Facing criticism over its handling of the development proposal for Mississippi Dunes, the City of Cottage Grove used its December Council update on YouTube in a bid to educate its local citizens and others on just what the city can and can’t do legally with regard to a development proposal it receives.
Posted December 9 and enjoying 62 views as of the end of the month, Council member Steve Dennis sat down with City Attorney Kori Land in the St. Croix Room at City Hall to talk development rules and the city.
“Cottage Grove is a vibrant and growing community, and you can see this virtually anywhere,” Dennis shares in the December update. “Whether in our industrial business park, retail and commercial centers, or new residential housing developments, Cottage Grove is a place that people where people want to live and do business.”
The good news from this, Dennis reported, was a growing tax base leading to individual residents paying a smaller portion of the overall tax cost of running the city. “This aids us in delivering the tremendous level of service to our residents that people have come to expect,” he says. With growth in the city being market-driven, Dennis said that “many property owners are taking advantage of current conditions by selling to developers.”
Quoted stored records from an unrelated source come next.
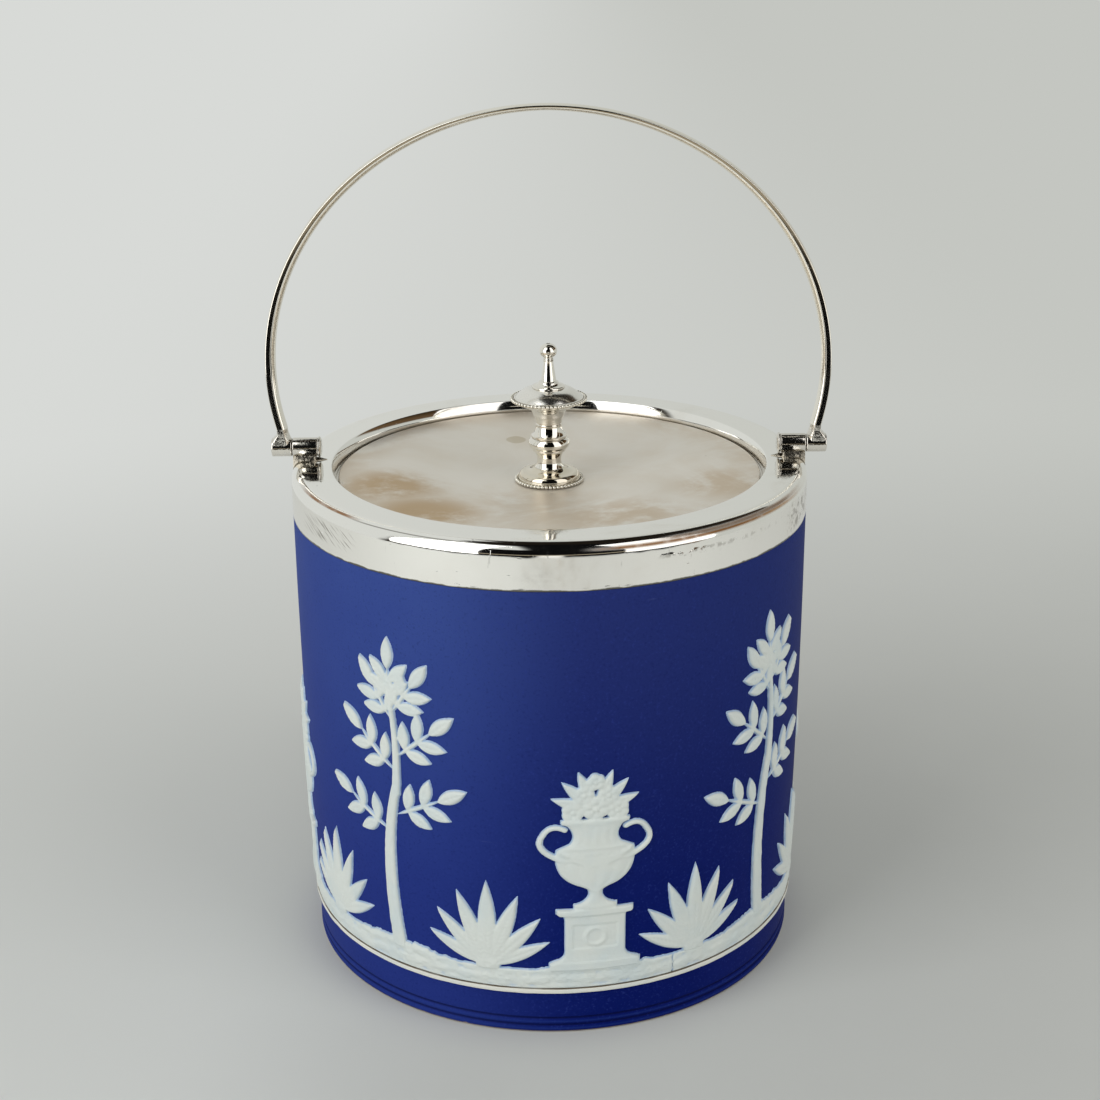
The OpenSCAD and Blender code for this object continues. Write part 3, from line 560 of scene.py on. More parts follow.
class Carving:
    def __init__(self, half_w, low, high, step=STEP):
        self.u, self.v = np.meshgrid(np.arange(-half_w, half_w + step, step), np.arange(low, high + step, step))
        self.h = np.full(self.u.shape, BARE)

    def put(self, height, d, where=True):
        """Lays a height over the carving where the depth d inside an outline allows it."""
        self.h = np.maximum(self.h, np.where((d > SIDE) & where, height, BARE))

    def local(self, x0, y0, angle):
        a = math.radians(angle)
        du, dv = self.u - x0, self.v - y0
        return du * math.cos(a) + dv * math.sin(a), -du * math.sin(a) + dv * math.cos(a)

    def leaf(self, x0, y0, angle, length, w, top=1.0, veins=True):
        x, y = self.local(x0, y0, angle)
        ratio = np.clip(y / length, 0, 1)
        t = (-0.9 + np.sqrt(0.81 + 0.4 * ratio)) / 0.2
        half = 2 * t * (1 - t) * w
        d = np.where((y > 0) & (y < length), half - np.abs(x), -1.0)
        s = np.clip(np.abs(x) / np.maximum(half, 1e-6), 0, 1)
        h = rise(d) + (top - 0.5) * dome(s * s) * smooth(d, 0, 0.7)
        if veins:
            rib = 0.16 * bell(x, 0.20) * smooth(ratio, 0.0, 0.1) * smooth(1 - ratio, 0.05, 0.3)
            side = 0.05 * np.cos(2 * math.pi * (y - 0.9 * np.abs(x)) / 1.25) * smooth(d, 0.1, 0.5)
            h = h - rib + side
        self.put(h, d)

    def band(self, p0, p1, p2, w0, w1, top=0.95):
        path = np.array(curve(p0, p1, p2, 18))
        best, width = np.full(self.u.shape, 99.0), np.full(self.u.shape, w0)
        for i in range(len(path) - 1):
            a, b = path[i], path[i + 1]
            ab = b - a
            f = np.clip(((self.u - a[0]) * ab[0] + (self.v - a[1]) * ab[1]) / (ab @ ab), 0, 1)
            dist = np.hypot(self.u - a[0] - f * ab[0], self.v - a[1] - f * ab[1])
            w = w0 + (w1 - w0) * (i + f) / (len(path) - 1)
            closer = dist < best
            best, width = np.where(closer, dist, best), np.where(closer, w, width)
        d = width - best
        s = np.clip(best / width, 0, 1)
        h = rise(d) + (top - 0.5) * dome(s * s)
        self.put(h, d)

    def flower(self, x0, y0, r0, petals, top=1.1, turn=0.0):
        x, y = self.u - x0, self.v - y0
        r, a = np.hypot(x, y), np.arctan2(y, x) + turn
        lobe = np.abs(np.cos(petals * a / 2))
        edge = r0 * (0.90 + 0.12 * lobe)
        d = edge - r
        s = np.clip(r / edge, 0, 1)
        h = rise(d) + (top - 0.5) * dome(s ** 2.4) * (0.62 + 0.38 * lobe ** 0.7)
        h = h - 0.30 * np.exp(-((r / (0.42 * r0)) ** 4)) + 0.34 * np.exp(-((r / (0.22 * r0)) ** 4))
        self.put(h, d)

    def ball(self, x0, y0, r0, top=1.0):
        r = np.hypot(self.u - x0, self.v - y0)
        d = r0 - r
        self.put(rise(d) + (top - 0.5) * dome((r / r0) ** 2), d)

    def add(self, height, inside=0.25):
        """Adds to the height where something is carved already."""
        self.h = np.where(self.h > inside, self.h + height, self.h)

    def finish(self, amount, seed):
        """Softens the carving as a mould does, roughens it a little, and keeps it within its thickness."""
        for _ in range(2):
            h = self.h
            mean = (np.roll(h, 1, 0) + np.roll(h, -1, 0) + np.roll(h, 1, 1) + np.roll(h, -1, 1)) / 4
            self.h = h + (mean - h) * np.where(h > 0.3, 0.45, 0.06)
        self.add(amount * noise(self.u, self.v, 1.3, seed) + amount * noise(self.u, self.v, 0.6, seed + 1))
        self.h = np.minimum(self.h, SPRIG_T - 0.02)


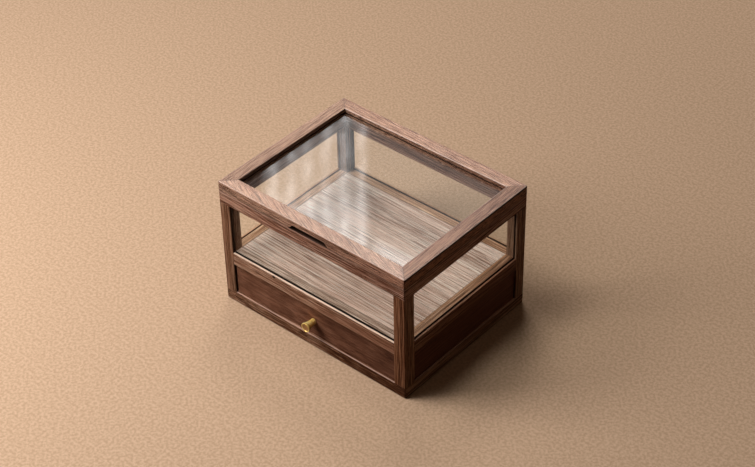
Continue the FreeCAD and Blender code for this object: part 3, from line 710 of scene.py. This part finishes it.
def lid_marks(inside_share, inner_share, side_tones=lid_side_tones, contrast=1.3):
    """Mitres, painted highlights on the arrises, and painted shade in the pane's groove, the finger
    slot, the seam and under the right-hand arris.

    Side faces have their own tones and contrast, painted darker toward the right, and inside faces
    go dark by a share as painted shade.
    """
    middle_shade = 0.56
    right_shade_tint = (0.88, 0.77, 0.74, 1.0)
    highlight_tone = tone(246, 216, 200)

    def marks(x, y, z, colour, shade):
        out = from_axis(x, y)
        at_top = rise(z, 0.1990, 0.1996)
        side_shade = middle_shade + contrast * (shade - middle_shade)
        side_colour = toned(side_shade, side_tones)
        # Painted shade: the side faces are tinted darker and redder toward the right.
        side_colour = mixed(rise(x, -0.09, 0.12), side_colour, right_shade_tint, "MULTIPLY")
        colour = mixed(0.90 * (1 - at_top), colour, side_colour)
        # Painted highlight on the outer arris, strongest near the right end, and on the inner arris by
        # a share.
        arris_share = 0.45 + 0.35 * rise(x, 0.1300, 0.1500)
        arris = rise(out, 0.1234, 0.1240) * at_top
        inner_arris = (1 - rise(out, 0.1060, 0.1065)) * at_top
        painted_highlight = larger(arris_share * arris, inner_share * inner_arris)
        colour = mixed(painted_highlight, mitre_line(x, y, colour), highlight_tone)
        # Painted shade along the seam under the lid, deeper toward the right.
        seam_share = 0.70 + 0.22 * rise(x, 0.0, 0.05)
        seam = seam_share * rise(out, 0.1240, 0.1244) * (1 - rise(z, 0.1853, 0.1860))
        colour = darkened(colour, seam)
        # Painted shade on the inside faces, by a share.
        colour = darkened(colour, inside_share * (1 - rise(out, 0.1052, 0.1056)))
        # Painted shade in a dark line where the inside face meets the pane.
        colour = darkened(colour, 0.85 * band(z, 0.1935, 0.1944) * (1 - rise(out, 0.1056, 0.1060)))
        # Painted shade in a dark line on the right face just under the top arris.
        colour = darkened(colour, 0.90 * rise(x, 0.1590, 0.1594) * band(z, 0.1972, 0.1990))
        # Painted shade in the pane's groove and the finger slot.
        in_groove = rise(out, 0.1051, 0.1054) * (1 - rise(out, 0.1220, 0.1230))
        in_groove = in_groove * band(z, 0.1906, 0.1939)
        in_slot = band(y, -0.1246, -0.1155) * over_slot(x) * (1 - rise(z, 0.1921, 0.1925))
        return darkened(colour, larger(0.97 * in_groove, 0.95 * in_slot))
    return marks


wood("lid_front_rail", "X", lid_tones, 31.0, heart=(0.010, -0.06), slant=(0.40, -0.30),
     figure=0.05, broad=0.2, streaks=2.2, fineness=4.0, breaks=14.0, pores=1.0, polish=0.8,
     marks=lid_marks(inside_share=0.35, inner_share=0.0))
wood("lid_right_rail", "Y", lid_right_tones, 32.0, heart=(0.04, -0.05), lean=0.03,
     figure=0.14, streaks=3.1, fineness=2.3, breaks=4.0, polish=0.4,
     marks=lid_marks(inside_share=0.75, inner_share=0.4, side_tones=lid_shaded_side_tones, contrast=1.6))
wood("lid_back_rail", "X", lid_back_tones, 33.0, heart=(0.02, -0.07), lean=0.06,
     figure=0.10, broad=0.3, streaks=3.3, fineness=2.4, breaks=4.0, pores=0.8, polish=0.7,
     marks=lid_marks(inside_share=0.28, inner_share=0.6))
wood("lid_left_rail", "Y", lid_left_tones, 34.0, heart=(0.03, -0.07), lean=0.03,
     figure=0.12, streaks=3.2, fineness=2.6, breaks=4.5, polish=0.5,
     marks=lid_marks(inside_share=0.68, inner_share=0.0))


# Hinges: two small brass butt hinges with a stop, let into the back edges of lid and case,
# with steel pins and countersunk brass screws.
def steel(name):
    """Zinc-plated steel with faint cloudy patches."""
    material, start, surface = new_material(name)
    cloud = noise(object_place(start), (900.0, 900.0, 900.0), detail=3.0)
    colour = mixed(rise(cloud, 0.3, 0.7), (0.50, 0.50, 0.51, 1.0), (0.64, 0.64, 0.65, 1.0))
    sockets = {"Base Color": colour, "Metallic": 1.0, "Roughness": 0.25 + 0.2 * cloud}
    shader = start.node("BsdfPrincipled", None, sockets)
    start.tree.links.new(shader.socket, surface)
    return material


put_on(brass("hinge_brass", (4000.0, 300.0, 300.0), metal=0.85),
       "hinge_lid_leaves", "hinge_body_leaves", "hinge_lid_screws", "hinge_body_screws")
put_on(steel("zinc_steel"), "hinge_pins", "knob_screw")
“These are private sector deals that are conducted between willing sellers and willing buyers,” Dennis says, and as such are “conducted independent from the city.”
The city does not recruit for these deals, Dennis states, leading to the next part of the Council update.
“Today I’d like to talk a little bit about the development process, which is legally complex, but from a city’s perspective is relatively simple. In essence, when a residential or commercial developer with a legal property owner, the city staff, volunteer commissioners, and city council members are required to work within the confines of law to address the process,” Dennis says, then introducing city attorney Kori Land, who took the next portion of the update.
“That’s an interesting question, thanks for that,” Land says when Dennis asks about the city’s role and what level of discretion it had in the process. Land then goes on to say a deal between landowner and developer is a private contract.
“The City is not a party to that and can’t interfere with that contract,” she says. “What typically happens in those purchase agreements though, is that a developer will have what’s called contingency, where the developer must receive certain entitlements before they move forward to closing on the property,” she said of the site acquisition process by developers. “And that’s where the city gets involved,” she says. Dennis next has a question for Land.
“What happens when a proposal come forward that doesn’t meet the zoning or land use requirements?” Dennis asks. Land responded that the city applies its rules and encourages plan adjustments from the developer.
“And when it doesn’t, they try to encourage the developer, to come in with a plan that does,” she tells Dennis in the Council update. “If the developer needs a variance, they can apply for it,” Land says, clarifying that the developer isn’t entitled to one and had to meet a test by the city for this.
“And if the developer still insists on submitting an application without a variance and that doesn’t meet the code, then they run the risk of it being denied,” Land informs Dennis and the audience. Denying an application however, can’t be arbitrary on the city’s part.
“The City must have findings of fact for denial,” she says, giving as examples that the plan isn’t consistent with the Comprehensive Plan, zoning ordinance, or subdivision regulations put in place by the city.
“Or it will injure and cause detriment to surrounding properties or the community as a whole,” Land offers as another example.
“When the Council has to take the findings of fact into consideration, they must look at all the evidence that was presented,” she says, saying that this “can’t be based on speculation” or opposition to the application, but “must be based on fact.” Prompted by Dennis, Land then touches on land use law related to the approval process.
“Land use law is very complicated,” the city attorney notes, “potentially fraught with minefields that we need to make sure the city avoids.” With property rights protected by both the U.S. Constitution and Minnesota State Constitution, property owners look to the pre-established rules set by the city to see how they might develop a property.
“Then the city is obligated to follow those rules,” she said. “Failure of the city to do exactly what they need to do according to their code or according to their ordinances, could subject the city to legal ramifications or to liability from a property owner,” she says. Council member Dennis then asks his next question of Land.
“How can adjacent property owners provide input throughout the process?” he asks.
“The ordinances require and state law actually requires a public hearing,” Land responds, the video them shifting to a Plan Commission meeting with Commissioner Frazier in the chair. “That’s where all the evidence can be presented, where the Council can actually hear what they need to hear to make an informed decision.” With hearing notices mailed to property owners within 500 feet of the application along with posting in the city’s official newspaper (currently the Pioneer Press), Land said that speculation wasn’t a good basis for the Council to rely on.
“But fact is,” she tells Dennis of a basis for city action on an application, going on to say that “we can always impose reasonable conditions on the planning application.”
“And a lot of that information comes out from those public hearings,” she says. Dennis then thanks Land and for appearing and sums up the Council update.
“The process under which members of the Planning Commission, Economic Development Authority, and City Council must work are guided by state law and the city’s zoning requirements, which are further approved by the Metropolitan Council,” he says. “We hope this conversation provides some clarity around the legal process as it relates to residential and commercial development. For Council update, I’m City Council member Steve Dennis.”